• [DESCRIPTION OF THE TASK] Please give the data below again in full, exactly as it stands.

## START

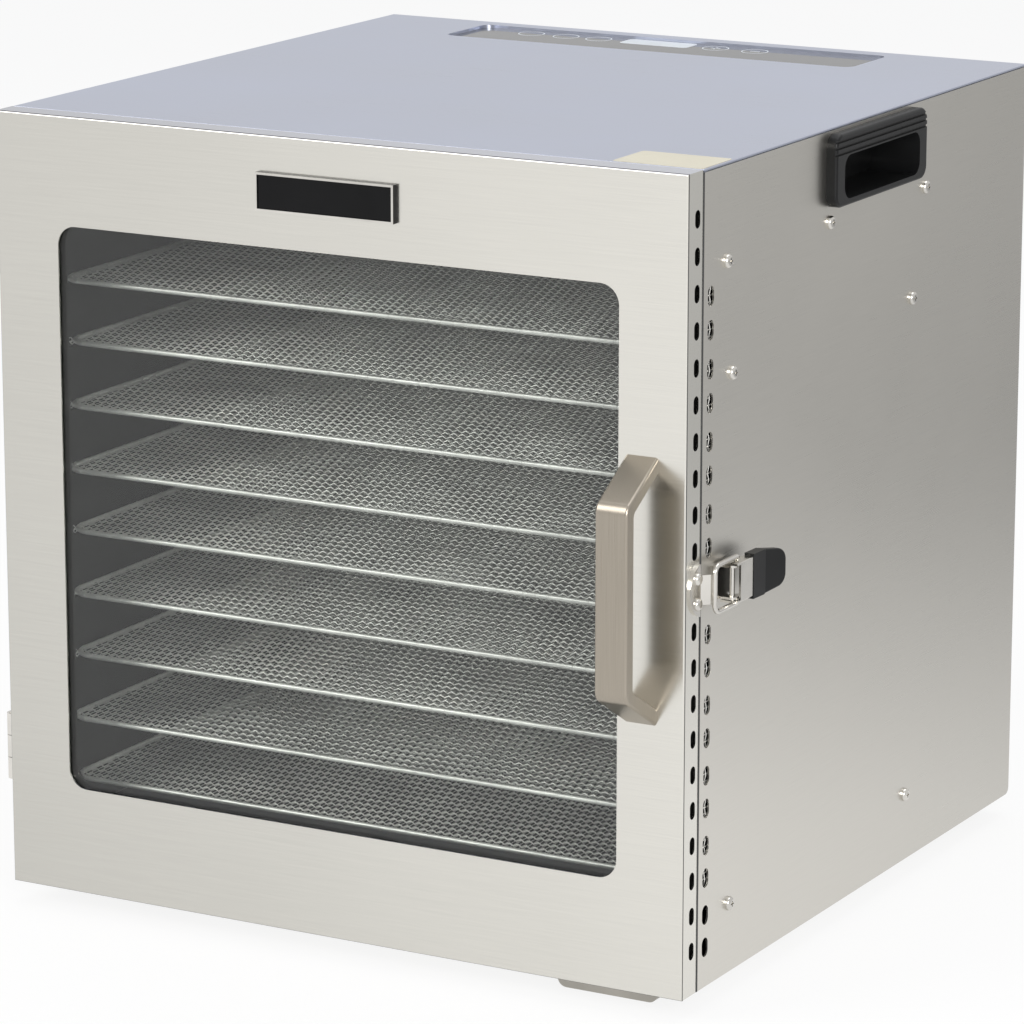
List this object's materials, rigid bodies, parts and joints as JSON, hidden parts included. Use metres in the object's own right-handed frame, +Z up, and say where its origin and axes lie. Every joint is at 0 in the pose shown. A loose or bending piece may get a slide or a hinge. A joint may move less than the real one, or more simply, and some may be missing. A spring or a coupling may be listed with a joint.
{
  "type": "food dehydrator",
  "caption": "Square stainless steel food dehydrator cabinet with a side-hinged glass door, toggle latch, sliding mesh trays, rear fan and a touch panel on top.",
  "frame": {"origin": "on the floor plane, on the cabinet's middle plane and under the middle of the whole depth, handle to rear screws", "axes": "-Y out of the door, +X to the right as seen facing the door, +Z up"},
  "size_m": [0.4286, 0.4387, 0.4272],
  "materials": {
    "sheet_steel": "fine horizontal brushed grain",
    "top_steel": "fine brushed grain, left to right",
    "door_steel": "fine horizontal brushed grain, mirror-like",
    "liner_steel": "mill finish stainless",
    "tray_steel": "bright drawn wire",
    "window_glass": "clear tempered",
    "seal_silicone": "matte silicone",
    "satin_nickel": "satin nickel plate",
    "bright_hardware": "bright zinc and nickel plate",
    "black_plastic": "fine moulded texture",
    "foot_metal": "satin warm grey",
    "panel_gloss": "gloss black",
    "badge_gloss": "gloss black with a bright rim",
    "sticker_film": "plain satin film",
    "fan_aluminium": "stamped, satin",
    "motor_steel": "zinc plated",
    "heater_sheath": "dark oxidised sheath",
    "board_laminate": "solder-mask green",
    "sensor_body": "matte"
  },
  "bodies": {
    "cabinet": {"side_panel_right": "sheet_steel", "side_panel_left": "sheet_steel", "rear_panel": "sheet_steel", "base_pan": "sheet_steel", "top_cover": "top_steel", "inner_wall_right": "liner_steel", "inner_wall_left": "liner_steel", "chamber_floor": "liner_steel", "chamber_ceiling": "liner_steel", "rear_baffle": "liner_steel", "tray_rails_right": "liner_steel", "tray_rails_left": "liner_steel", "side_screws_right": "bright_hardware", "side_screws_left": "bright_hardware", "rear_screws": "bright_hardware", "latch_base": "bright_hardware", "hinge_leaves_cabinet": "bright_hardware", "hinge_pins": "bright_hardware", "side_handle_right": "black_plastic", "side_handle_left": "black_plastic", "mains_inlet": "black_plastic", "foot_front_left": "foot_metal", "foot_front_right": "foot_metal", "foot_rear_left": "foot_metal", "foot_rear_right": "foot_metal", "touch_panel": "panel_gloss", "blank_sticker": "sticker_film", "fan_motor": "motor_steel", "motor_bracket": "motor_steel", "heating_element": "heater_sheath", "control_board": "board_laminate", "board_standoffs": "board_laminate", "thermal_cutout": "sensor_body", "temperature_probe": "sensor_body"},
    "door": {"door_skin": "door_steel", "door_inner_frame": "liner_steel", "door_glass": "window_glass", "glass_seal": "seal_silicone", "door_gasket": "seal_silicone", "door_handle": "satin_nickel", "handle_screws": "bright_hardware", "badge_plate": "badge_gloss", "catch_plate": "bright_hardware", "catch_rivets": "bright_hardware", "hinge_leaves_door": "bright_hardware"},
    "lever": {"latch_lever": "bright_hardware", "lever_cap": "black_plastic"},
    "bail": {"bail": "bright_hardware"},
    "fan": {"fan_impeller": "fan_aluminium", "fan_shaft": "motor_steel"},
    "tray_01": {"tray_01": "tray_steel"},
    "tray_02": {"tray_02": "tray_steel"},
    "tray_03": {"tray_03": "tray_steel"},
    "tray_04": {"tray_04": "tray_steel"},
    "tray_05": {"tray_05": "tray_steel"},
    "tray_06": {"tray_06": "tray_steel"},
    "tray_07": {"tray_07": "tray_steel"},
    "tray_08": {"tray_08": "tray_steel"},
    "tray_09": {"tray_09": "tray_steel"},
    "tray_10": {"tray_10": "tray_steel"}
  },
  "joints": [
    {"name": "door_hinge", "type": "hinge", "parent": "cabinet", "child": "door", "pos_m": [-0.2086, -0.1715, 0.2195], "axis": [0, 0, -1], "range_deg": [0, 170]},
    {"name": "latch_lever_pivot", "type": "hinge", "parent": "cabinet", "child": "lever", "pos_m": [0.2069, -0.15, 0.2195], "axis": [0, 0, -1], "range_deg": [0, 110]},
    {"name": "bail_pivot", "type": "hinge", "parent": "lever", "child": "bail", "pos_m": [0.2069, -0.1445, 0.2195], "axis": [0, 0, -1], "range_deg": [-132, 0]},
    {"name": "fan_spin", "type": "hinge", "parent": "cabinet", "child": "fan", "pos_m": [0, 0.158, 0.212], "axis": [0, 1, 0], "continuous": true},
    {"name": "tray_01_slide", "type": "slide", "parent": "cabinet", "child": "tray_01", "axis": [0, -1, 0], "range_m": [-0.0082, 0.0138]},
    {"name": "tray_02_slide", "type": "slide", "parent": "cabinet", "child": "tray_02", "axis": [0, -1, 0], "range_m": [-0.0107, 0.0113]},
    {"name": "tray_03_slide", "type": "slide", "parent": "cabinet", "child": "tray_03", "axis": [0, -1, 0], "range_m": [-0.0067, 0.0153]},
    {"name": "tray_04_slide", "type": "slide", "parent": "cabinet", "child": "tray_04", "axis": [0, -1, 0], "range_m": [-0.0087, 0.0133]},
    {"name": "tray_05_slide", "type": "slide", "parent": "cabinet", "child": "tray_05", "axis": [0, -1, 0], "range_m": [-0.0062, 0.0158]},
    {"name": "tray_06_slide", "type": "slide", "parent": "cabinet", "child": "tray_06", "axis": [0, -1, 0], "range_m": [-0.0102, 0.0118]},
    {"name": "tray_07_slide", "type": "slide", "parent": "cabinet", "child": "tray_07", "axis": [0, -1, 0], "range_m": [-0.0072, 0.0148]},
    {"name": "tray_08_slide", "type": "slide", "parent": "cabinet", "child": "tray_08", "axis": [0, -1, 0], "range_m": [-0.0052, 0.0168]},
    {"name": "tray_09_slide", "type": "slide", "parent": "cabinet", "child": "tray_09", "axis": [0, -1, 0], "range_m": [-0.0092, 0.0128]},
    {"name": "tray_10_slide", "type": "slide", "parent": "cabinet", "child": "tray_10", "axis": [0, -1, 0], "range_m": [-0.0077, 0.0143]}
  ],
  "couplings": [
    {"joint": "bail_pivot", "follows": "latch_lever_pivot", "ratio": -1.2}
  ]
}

## END

• [REPLY TO THE EXERCISE]
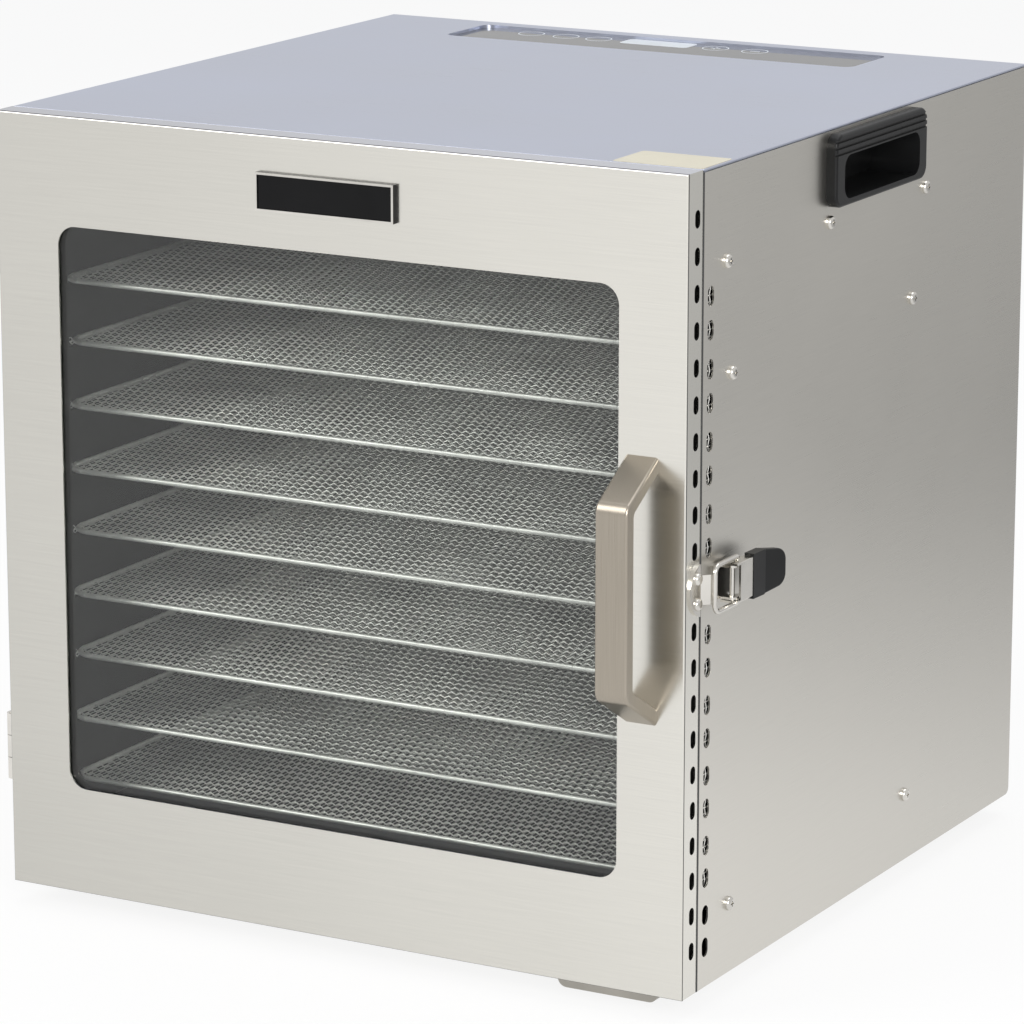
List this object's materials, rigid bodies, parts and joints as JSON, hidden parts included. Use metres in the object's own right-handed frame, +Z up, and say where its origin and axes lie. Every joint is at 0 in the pose shown. A loose or bending piece may get a slide or a hinge. A joint may move less than the real one, or more simply, and some may be missing. A spring or a coupling may be listed with a joint.
{
  "type": "food dehydrator",
  "caption": "Square stainless steel food dehydrator cabinet with a side-hinged glass door, toggle latch, sliding mesh trays, rear fan and a touch panel on top.",
  "frame": {"origin": "on the floor plane, on the cabinet's middle plane and under the middle of the whole depth, handle to rear screws", "axes": "-Y out of the door, +X to the right as seen facing the door, +Z up"},
  "size_m": [0.4286, 0.4387, 0.4272],
  "materials": {
    "sheet_steel": "fine horizontal brushed grain",
    "top_steel": "fine brushed grain, left to right",
    "door_steel": "fine horizontal brushed grain, mirror-like",
    "liner_steel": "mill finish stainless",
    "tray_steel": "bright drawn wire",
    "window_glass": "clear tempered",
    "seal_silicone": "matte silicone",
    "satin_nickel": "satin nickel plate",
    "bright_hardware": "bright zinc and nickel plate",
    "black_plastic": "fine moulded texture",
    "foot_metal": "satin warm grey",
    "panel_gloss": "gloss black",
    "badge_gloss": "gloss black with a bright rim",
    "sticker_film": "plain satin film",
    "fan_aluminium": "stamped, satin",
    "motor_steel": "zinc plated",
    "heater_sheath": "dark oxidised sheath",
    "board_laminate": "solder-mask green",
    "sensor_body": "matte"
  },
  "bodies": {
    "cabinet": {"side_panel_right": "sheet_steel", "side_panel_left": "sheet_steel", "rear_panel": "sheet_steel", "base_pan": "sheet_steel", "top_cover": "top_steel", "inner_wall_right": "liner_steel", "inner_wall_left": "liner_steel", "chamber_floor": "liner_steel", "chamber_ceiling": "liner_steel", "rear_baffle": "liner_steel", "tray_rails_right": "liner_steel", "tray_rails_left": "liner_steel", "side_screws_right": "bright_hardware", "side_screws_left": "bright_hardware", "rear_screws": "bright_hardware", "latch_base": "bright_hardware", "hinge_leaves_cabinet": "bright_hardware", "hinge_pins": "bright_hardware", "side_handle_right": "black_plastic", "side_handle_left": "black_plastic", "mains_inlet": "black_plastic", "foot_front_left": "foot_metal", "foot_front_right": "foot_metal", "foot_rear_left": "foot_metal", "foot_rear_right": "foot_metal", "touch_panel": "panel_gloss", "blank_sticker": "sticker_film", "fan_motor": "motor_steel", "motor_bracket": "motor_steel", "heating_element": "heater_sheath", "control_board": "board_laminate", "board_standoffs": "board_laminate", "thermal_cutout": "sensor_body", "temperature_probe": "sensor_body"},
    "door": {"door_skin": "door_steel", "door_inner_frame": "liner_steel", "door_glass": "window_glass", "glass_seal": "seal_silicone", "door_gasket": "seal_silicone", "door_handle": "satin_nickel", "handle_screws": "bright_hardware", "badge_plate": "badge_gloss", "catch_plate": "bright_hardware", "catch_rivets": "bright_hardware", "hinge_leaves_door": "bright_hardware"},
    "lever": {"latch_lever": "bright_hardware", "lever_cap": "black_plastic"},
    "bail": {"bail": "bright_hardware"},
    "fan": {"fan_impeller": "fan_aluminium", "fan_shaft": "motor_steel"},
    "tray_01": {"tray_01": "tray_steel"},
    "tray_02": {"tray_02": "tray_steel"},
    "tray_03": {"tray_03": "tray_steel"},
    "tray_04": {"tray_04": "tray_steel"},
    "tray_05": {"tray_05": "tray_steel"},
    "tray_06": {"tray_06": "tray_steel"},
    "tray_07": {"tray_07": "tray_steel"},
    "tray_08": {"tray_08": "tray_steel"},
    "tray_09": {"tray_09": "tray_steel"},
    "tray_10": {"tray_10": "tray_steel"}
  },
  "joints": [
    {"name": "door_hinge", "type": "hinge", "parent": "cabinet", "child": "door", "pos_m": [-0.2086, -0.1715, 0.2195], "axis": [0, 0, -1], "range_deg": [0, 170]},
    {"name": "latch_lever_pivot", "type": "hinge", "parent": "cabinet", "child": "lever", "pos_m": [0.2069, -0.15, 0.2195], "axis": [0, 0, -1], "range_deg": [0, 110]},
    {"name": "bail_pivot", "type": "hinge", "parent": "lever", "child": "bail", "pos_m": [0.2069, -0.1445, 0.2195], "axis": [0, 0, -1], "range_deg": [-132, 0]},
    {"name": "fan_spin", "type": "hinge", "parent": "cabinet", "child": "fan", "pos_m": [0, 0.158, 0.212], "axis": [0, 1, 0], "continuous": true},
    {"name": "tray_01_slide", "type": "slide", "parent": "cabinet", "child": "tray_01", "axis": [0, -1, 0], "range_m": [-0.0082, 0.0138]},
    {"name": "tray_02_slide", "type": "slide", "parent": "cabinet", "child": "tray_02", "axis": [0, -1, 0], "range_m": [-0.0107, 0.0113]},
    {"name": "tray_03_slide", "type": "slide", "parent": "cabinet", "child": "tray_03", "axis": [0, -1, 0], "range_m": [-0.0067, 0.0153]},
    {"name": "tray_04_slide", "type": "slide", "parent": "cabinet", "child": "tray_04", "axis": [0, -1, 0], "range_m": [-0.0087, 0.0133]},
    {"name": "tray_05_slide", "type": "slide", "parent": "cabinet", "child": "tray_05", "axis": [0, -1, 0], "range_m": [-0.0062, 0.0158]},
    {"name": "tray_06_slide", "type": "slide", "parent": "cabinet", "child": "tray_06", "axis": [0, -1, 0], "range_m": [-0.0102, 0.0118]},
    {"name": "tray_07_slide", "type": "slide", "parent": "cabinet", "child": "tray_07", "axis": [0, -1, 0], "range_m": [-0.0072, 0.0148]},
    {"name": "tray_08_slide", "type": "slide", "parent": "cabinet", "child": "tray_08", "axis": [0, -1, 0], "range_m": [-0.0052, 0.0168]},
    {"name": "tray_09_slide", "type": "slide", "parent": "cabinet", "child": "tray_09", "axis": [0, -1, 0], "range_m": [-0.0092, 0.0128]},
    {"name": "tray_10_slide", "type": "slide", "parent": "cabinet", "child": "tray_10", "axis": [0, -1, 0], "range_m": [-0.0077, 0.0143]}
  ],
  "couplings": [
    {"joint": "bail_pivot", "follows": "latch_lever_pivot", "ratio": -1.2}
  ]
}